→ **TASK TO COMPLETE**
All material below is to be reproduced exactly.

→ **DATA EXTRACT**
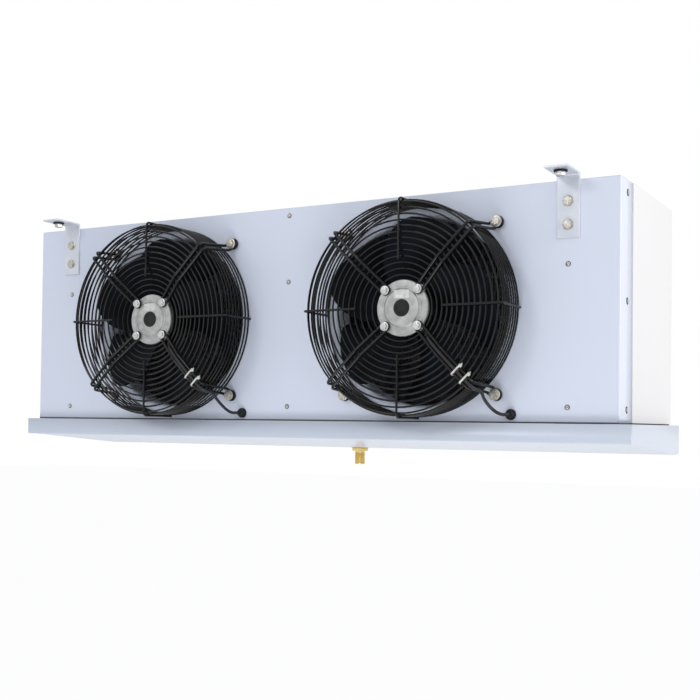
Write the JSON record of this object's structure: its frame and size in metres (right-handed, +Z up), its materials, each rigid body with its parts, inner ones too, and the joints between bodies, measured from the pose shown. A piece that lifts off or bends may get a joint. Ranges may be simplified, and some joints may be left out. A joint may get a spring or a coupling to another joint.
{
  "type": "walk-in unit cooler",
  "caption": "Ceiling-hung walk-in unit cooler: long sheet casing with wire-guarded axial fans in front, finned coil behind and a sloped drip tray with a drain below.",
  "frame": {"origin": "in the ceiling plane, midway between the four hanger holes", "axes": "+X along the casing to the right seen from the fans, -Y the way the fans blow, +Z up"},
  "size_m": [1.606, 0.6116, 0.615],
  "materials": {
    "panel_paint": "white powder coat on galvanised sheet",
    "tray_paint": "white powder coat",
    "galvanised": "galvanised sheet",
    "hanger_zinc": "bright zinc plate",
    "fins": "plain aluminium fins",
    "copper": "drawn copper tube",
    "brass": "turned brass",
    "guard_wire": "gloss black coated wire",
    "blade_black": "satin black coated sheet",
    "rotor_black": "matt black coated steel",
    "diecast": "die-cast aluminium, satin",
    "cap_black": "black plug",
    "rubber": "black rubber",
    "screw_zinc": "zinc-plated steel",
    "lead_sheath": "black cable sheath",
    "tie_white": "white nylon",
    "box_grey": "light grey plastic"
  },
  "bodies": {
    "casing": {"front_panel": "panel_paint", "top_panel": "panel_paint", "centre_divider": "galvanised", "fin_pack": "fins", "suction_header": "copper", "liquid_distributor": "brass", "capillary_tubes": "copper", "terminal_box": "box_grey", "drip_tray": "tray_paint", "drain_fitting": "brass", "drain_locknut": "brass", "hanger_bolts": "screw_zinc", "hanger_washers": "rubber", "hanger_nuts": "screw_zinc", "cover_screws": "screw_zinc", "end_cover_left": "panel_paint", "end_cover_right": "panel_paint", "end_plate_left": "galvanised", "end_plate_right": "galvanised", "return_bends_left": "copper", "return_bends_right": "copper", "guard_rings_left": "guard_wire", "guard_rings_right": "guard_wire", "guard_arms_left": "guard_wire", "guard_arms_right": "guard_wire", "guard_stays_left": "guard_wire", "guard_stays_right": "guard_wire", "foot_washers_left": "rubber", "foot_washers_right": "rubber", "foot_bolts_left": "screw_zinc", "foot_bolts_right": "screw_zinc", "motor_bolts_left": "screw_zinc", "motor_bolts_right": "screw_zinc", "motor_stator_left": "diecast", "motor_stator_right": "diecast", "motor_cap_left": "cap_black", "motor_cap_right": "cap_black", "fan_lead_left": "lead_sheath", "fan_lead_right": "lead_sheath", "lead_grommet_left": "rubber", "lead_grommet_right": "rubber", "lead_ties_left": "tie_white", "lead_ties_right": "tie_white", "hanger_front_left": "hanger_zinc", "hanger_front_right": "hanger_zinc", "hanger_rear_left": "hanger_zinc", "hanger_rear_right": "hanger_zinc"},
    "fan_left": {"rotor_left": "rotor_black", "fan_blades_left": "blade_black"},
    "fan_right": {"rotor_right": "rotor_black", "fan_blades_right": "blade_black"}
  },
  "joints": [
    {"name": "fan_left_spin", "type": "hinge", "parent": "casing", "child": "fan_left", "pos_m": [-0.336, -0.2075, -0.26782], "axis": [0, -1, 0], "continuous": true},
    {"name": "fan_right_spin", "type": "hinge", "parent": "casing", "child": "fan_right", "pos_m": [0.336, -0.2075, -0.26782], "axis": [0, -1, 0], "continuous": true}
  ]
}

→ **FINISHED EXERCISE**
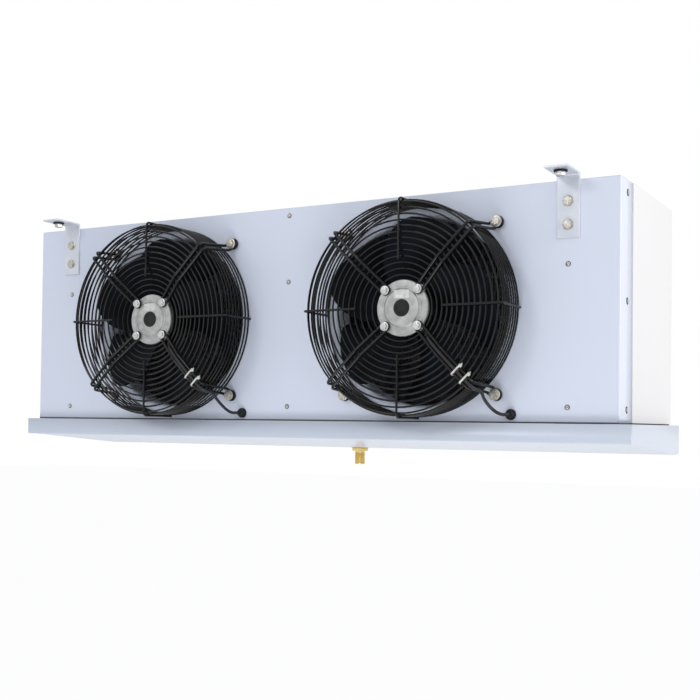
Write the JSON record of this object's structure: its frame and size in metres (right-handed, +Z up), its materials, each rigid body with its parts, inner ones too, and the joints between bodies, measured from the pose shown. A piece that lifts off or bends may get a joint. Ranges may be simplified, and some joints may be left out. A joint may get a spring or a coupling to another joint.
{
  "type": "walk-in unit cooler",
  "caption": "Ceiling-hung walk-in unit cooler: long sheet casing with wire-guarded axial fans in front, finned coil behind and a sloped drip tray with a drain below.",
  "frame": {"origin": "in the ceiling plane, midway between the four hanger holes", "axes": "+X along the casing to the right seen from the fans, -Y the way the fans blow, +Z up"},
  "size_m": [1.606, 0.6116, 0.615],
  "materials": {
    "panel_paint": "white powder coat on galvanised sheet",
    "tray_paint": "white powder coat",
    "galvanised": "galvanised sheet",
    "hanger_zinc": "bright zinc plate",
    "fins": "plain aluminium fins",
    "copper": "drawn copper tube",
    "brass": "turned brass",
    "guard_wire": "gloss black coated wire",
    "blade_black": "satin black coated sheet",
    "rotor_black": "matt black coated steel",
    "diecast": "die-cast aluminium, satin",
    "cap_black": "black plug",
    "rubber": "black rubber",
    "screw_zinc": "zinc-plated steel",
    "lead_sheath": "black cable sheath",
    "tie_white": "white nylon",
    "box_grey": "light grey plastic"
  },
  "bodies": {
    "casing": {"front_panel": "panel_paint", "top_panel": "panel_paint", "centre_divider": "galvanised", "fin_pack": "fins", "suction_header": "copper", "liquid_distributor": "brass", "capillary_tubes": "copper", "terminal_box": "box_grey", "drip_tray": "tray_paint", "drain_fitting": "brass", "drain_locknut": "brass", "hanger_bolts": "screw_zinc", "hanger_washers": "rubber", "hanger_nuts": "screw_zinc", "cover_screws": "screw_zinc", "end_cover_left": "panel_paint", "end_cover_right": "panel_paint", "end_plate_left": "galvanised", "end_plate_right": "galvanised", "return_bends_left": "copper", "return_bends_right": "copper", "guard_rings_left": "guard_wire", "guard_rings_right": "guard_wire", "guard_arms_left": "guard_wire", "guard_arms_right": "guard_wire", "guard_stays_left": "guard_wire", "guard_stays_right": "guard_wire", "foot_washers_left": "rubber", "foot_washers_right": "rubber", "foot_bolts_left": "screw_zinc", "foot_bolts_right": "screw_zinc", "motor_bolts_left": "screw_zinc", "motor_bolts_right": "screw_zinc", "motor_stator_left": "diecast", "motor_stator_right": "diecast", "motor_cap_left": "cap_black", "motor_cap_right": "cap_black", "fan_lead_left": "lead_sheath", "fan_lead_right": "lead_sheath", "lead_grommet_left": "rubber", "lead_grommet_right": "rubber", "lead_ties_left": "tie_white", "lead_ties_right": "tie_white", "hanger_front_left": "hanger_zinc", "hanger_front_right": "hanger_zinc", "hanger_rear_left": "hanger_zinc", "hanger_rear_right": "hanger_zinc"},
    "fan_left": {"rotor_left": "rotor_black", "fan_blades_left": "blade_black"},
    "fan_right": {"rotor_right": "rotor_black", "fan_blades_right": "blade_black"}
  },
  "joints": [
    {"name": "fan_left_spin", "type": "hinge", "parent": "casing", "child": "fan_left", "pos_m": [-0.336, -0.2075, -0.26782], "axis": [0, -1, 0], "continuous": true},
    {"name": "fan_right_spin", "type": "hinge", "parent": "casing", "child": "fan_right", "pos_m": [0.336, -0.2075, -0.26782], "axis": [0, -1, 0], "continuous": true}
  ]
}